ALPINE: An adaptive language-agnostic pruning method for language models for code
Mootez Saad, José Antonio Hernández López, Boqi Chen, Dániel Varró, Tushar Sharma
TL;DR
ALPINE tackles the resource-intensity of language models for code by introducing an adaptive token-pruning technique that is language-agnostic and plug-and-play for Transformer encoders. It computes per-token importance from attention probabilities and prunes tokens outside a dynamic range, reducing input length and FLOPs while preserving performance. Across two SE tasks and three models, ALPINE achieves substantial reductions in FLOPs, memory footprint, and CO2 emissions with minimal accuracy loss, demonstrating practical gains for deploying code-aware LMs on consumer-grade hardware.
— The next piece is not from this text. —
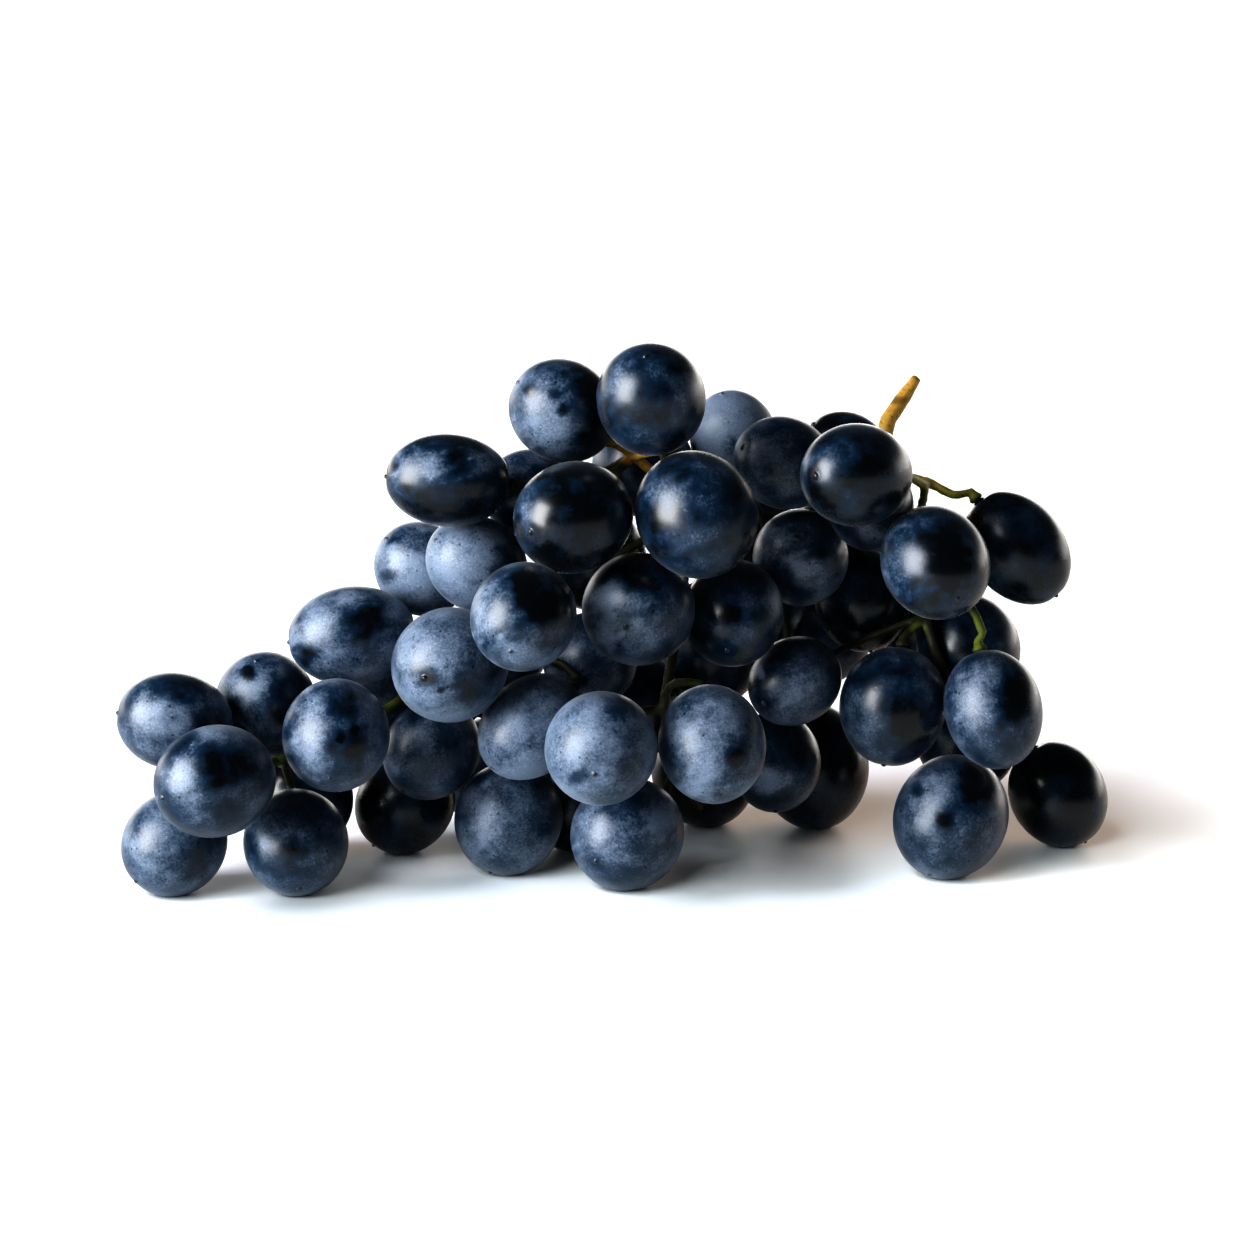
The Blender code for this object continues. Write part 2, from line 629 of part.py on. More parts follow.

This work highlights redundancy in source-code corpora and paves the way for more accessible, sustainable software engineering with transformer-based models.
Abstract
Language models of code have demonstrated state-of-the-art performance across various software engineering and source code analysis tasks. However, their demanding computational resource requirements and consequential environmental footprint remain as significant challenges. This work introduces ALPINE, an adaptive programming language-agnostic pruning technique designed to substantially reduce these models' computational overhead. The proposed method offers a pluggable layer that can be integrated with all Transformer-based models. With ALPINE, input sequences undergo adaptive compression throughout the pipeline, reaching a size up to $\times 3$ less their initial size, resulting in significantly reduced computational load. Our experiments on two software engineering tasks, defect prediction and code clone detection across three language models CodeBERT, GraphCodeBERT and UniXCoder show that ALPINE achieves up to a 50% reduction in FLOPs, a 58.1% decrease in memory footprint, and a 28.1% improvement in throughput on average. This led to a reduction in CO2 by up to $44.85$%. Importantly, it achieves the reduction in computation resources while maintaining up to 98.1% of the original predictive performance. These findings highlight the potential of ALPINE in making language models of code more resource-efficient and accessible while preserving their performance, contributing to the overall sustainability of adopting language models in software development. Also, it sheds light on redundant and noisy information in source code analysis corpora, as shown by the substantial sequence compression achieved by ALPINE.